We readily admit we are the lowest of the low. We are a hypocrite of the first order. That’s generally true but most painfully evident in our behavior last week.
It started out innocently. We were catching up on our TiVo of Penn & Teller’s Fool Us. We enjoy that show and are happy to hear they have been signed for a second season with the CW here in the US. The show makes us smile and as our little reward back to the producers, writers, directors and stars of the show, we do not fast forward through the advertisements. We are gracious in that way.
Like most viewers of the show, we take delight not only in seeing great magic but the interesting way Penn attempts to describe what he and Teller believe was the secret at work. They use vague code words and make reference to great magicians from history to convey the message that they know the know-how. There is no exposure but for those of us in on the craft, we know whether a magician has been foiled in his or her attempt to fool Penn & Teller.
Joshua Jay is a great magician. We feel like we have watched him grow over the years; likely because we have. He began performing in utero and has ascended the lofty limbs of the magic forest with aplomb. (Sorry for the last sentence. We farm out parts of our articles to off-shore content creator mills and they a great at maximizing word count – that’s how they’re paid – but struggle with metaphors in our language).
Mr. Jay performed an effect that blew us – and Penn & Teller – away. We could describe the effect in great detail but won’t because that is evidence of our hypocrisy. Our father always said, “there’s no sin in beating yourself up, but always know your safe word.” We’re not sure he intended that sage advice for revealing one’s foibles on the internet but it fits and thus we happily appropriate it for our writing herein. (Another off-shore sentence beginning at the word “that”).
Penn & Teller were fooled by the trick. After all, how could anyone have a spectator think of a card and then produce the card as the only printed one in an otherwise blank deck. Penn & Teller offered their solution but Mr. Jay denied what we assumed had to be the secret. Granted, we did not see him perform the sleight but figured there could be no other explanation. We, and Penn & Teller, took him at his word. If he said he did not use the sleight, he did not.
That left us to engage in behavior that we find contemptible and boorish.
We replayed the video of his routine more than two or three times.
We live alone here in West Hollywood while we await our family’s move to California. We have fully paid-up subscriptions to the prominent magic magazines, surf the web for news and tricks, sometimes go for walks along Santa Monica Boulevard and visit The Magic Castle. Those activities can be accomplished in a few hours each and so that leaves us with roughly 14 hours times 7 days a week times 30 or 31 days each month to sit, stand or lie down while eating or sleeping.

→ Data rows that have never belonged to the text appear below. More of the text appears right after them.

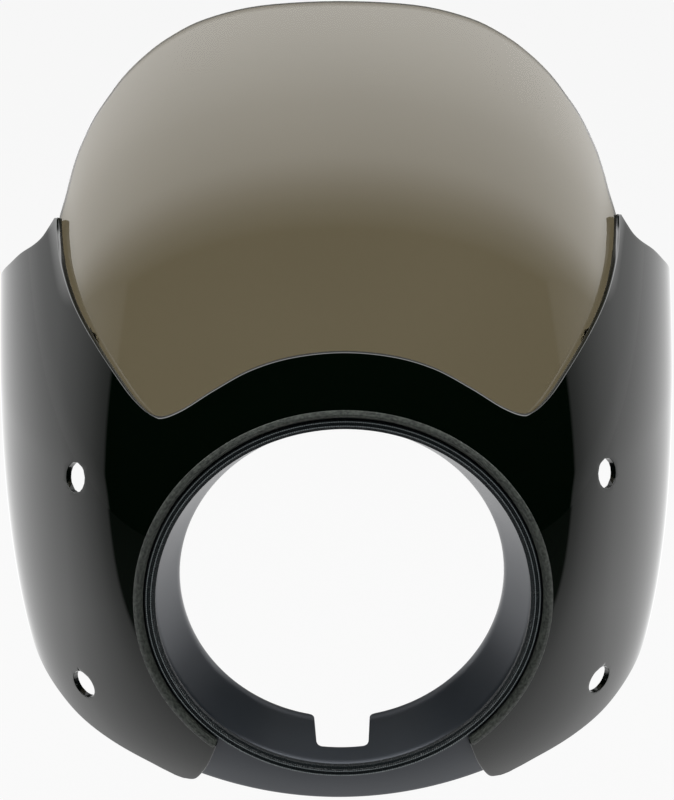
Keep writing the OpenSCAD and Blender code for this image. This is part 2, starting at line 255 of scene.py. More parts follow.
def glossBlackAbs():
    # injection moulded ABS, clear over black: near black body, mirror gloss with a faint orange peel
    look = {"body": "#030904", "ior": 1.6, "peelMm": 9.0, "peelDepthMm": 0.012, "peelStrength": 0.12,
            "hazeMm": 45.0, "sheen": (0.012, 0.035)}
    material, tree, shader = newMaterial("gloss black ABS")
    coord = addNode(tree, "ShaderNodeTexCoord")
    peel = addNode(tree, "ShaderNodeTexNoise", inputs={"Scale": metre / look["peelMm"], "Detail": 1.0},
                   links={"Vector": coord.outputs["Object"]})
    bump = addNode(tree, "ShaderNodeBump",
                   inputs={"Strength": look["peelStrength"], "Distance": look["peelDepthMm"] * mm},
                   links={"Height": peel.outputs["Fac"]})
    haze = addNode(tree, "ShaderNodeTexNoise", inputs={"Scale": metre / look["hazeMm"], "Detail": 3.0},
                   links={"Vector": coord.outputs["Object"]})
    rough = addNode(tree, "ShaderNodeMapRange",
                    inputs={"To Min": look["sheen"][0], "To Max": look["sheen"][1]},
                    links={"Value": haze.outputs["Fac"]})
    shader.inputs["Base Color"].default_value = toLinear(look["body"])
    shader.inputs["IOR"].default_value = look["ior"]
    tree.links.new(rough.outputs[0], shader.inputs["Roughness"])
    tree.links.new(bump.outputs[0], shader.inputs["Normal"])
    return material


def smokedAcrylic():
    # cast acrylic sheet with a brown grey smoke: clear, polished, darkens what is behind it
    look = {"smoke": ("#655d49", "#6a624e"), "ior": 1.49, "waveMm": 60.0, "waveDepthMm": 0.02,
            "waveStrength": 0.05}
    material, tree, shader = newMaterial("smoked acrylic")
    coord = addNode(tree, "ShaderNodeTexCoord")
    wave = addNode(tree, "ShaderNodeTexNoise", inputs={"Scale": metre / look["waveMm"], "Detail": 0.0},
                   links={"Vector": coord.outputs["Object"]})
    bump = addNode(tree, "ShaderNodeBump",
                   inputs={"Strength": look["waveStrength"], "Distance": look["waveDepthMm"] * mm},
                   links={"Height": wave.outputs["Fac"]})
    tint = addNode(tree, "ShaderNodeMixRGB",
                   inputs={"Color1": toLinear(look["smoke"][0]), "Color2": toLinear(look["smoke"][1])},
                   links={"Fac": wave.outputs["Fac"]})
    tree.links.new(tint.outputs[0], shader.inputs["Base Color"])
    shader.inputs["IOR"].default_value = look["ior"]
    shader.inputs["Roughness"].default_value = 0.0
    shader.inputs["Transmission Weight"].default_value = 1.0
    tree.links.new(bump.outputs[0], shader.inputs["Normal"])
    return material


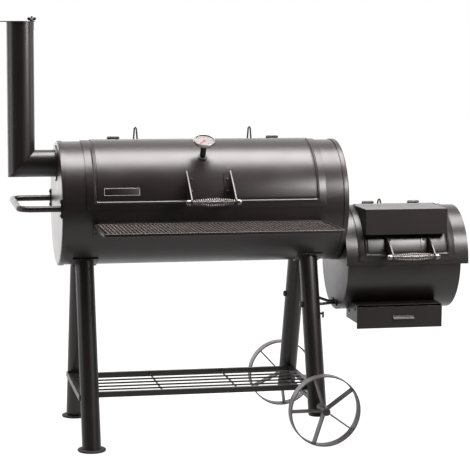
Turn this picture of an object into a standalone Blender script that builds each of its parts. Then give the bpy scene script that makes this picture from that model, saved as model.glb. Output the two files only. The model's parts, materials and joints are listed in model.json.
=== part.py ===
"""Offset smoker: a barrel cooking chamber with a side firebox, on a wheeled A-frame.

Metres, +Z up. +X points from the chimney to the firebox, -Y is the side the cook stands on.
The drawing frame has X = 0 at the middle of the chamber, Y = 0 in its upright middle plane and
Z = 0 on the ground. The root empty moves all of it, so that the world origin lies on the ground
under the middle of the whole object.
"""

from math import acos, cos, degrees, pi, radians, sin, sqrt

import bmesh
import bpy
from mathutils import Vector

# Fits
FIT_GAP = 0.0003  # between pieces that touch
LAP_GAP = 0.0008  # between a lid and the drum that it laps over
PIN_GAP = 0.0004  # round a pin that turns

# Cooking chamber
DRUM_RADIUS = 0.203
DRUM_LENGTH = 0.944  # over both end caps
DRUM_HEIGHT = 0.775  # of its axis
DRUM_SHEET = 0.003
CAP_LAP = 0.018  # how far an end cap's rim reaches along the drum
CAP_CORNER = 0.006
CAP_SHEET = 0.0027
DOOR_LENGTH = 0.742
DOOR_LOW = 5.0  # degrees above the front horizontal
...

We watched the video incessantly for a solid 24 hour period. We used the slow motion button to analyze every move, every nuance of Mr. Jay’s performance. We were frustrated by some of the camera angles and cuts but those were not Mr. Jay’s doing.
The proof of a bad motive is often the corrupt results, said the inventor of the modern day Capri Pants. Once again, lessons from the world of fashion instructs the world of professional magic. (Other examples include the cape, pockets and the classic pop-up tie).
Precisely one day after beginning our analysis of the Jay Tape, we came to the conclusion that Mr. Jay did not perform the accused sleight. We also concluded he must have accomplished the miracle by some other method. We have no idea how he performed the effect. We love that feeling.
Yes, we are embarrassed to say we used our access to modern technology to discern the secret but we failed. It was a wonderful lesson learned. The feeling of being truly amazed was the reason we got into magic. The attempt to figure out the trick only diminished that sense of wonder. Congratulations to Mr. Jay for fooling Penn & Teller and us so completely. It was fantastic.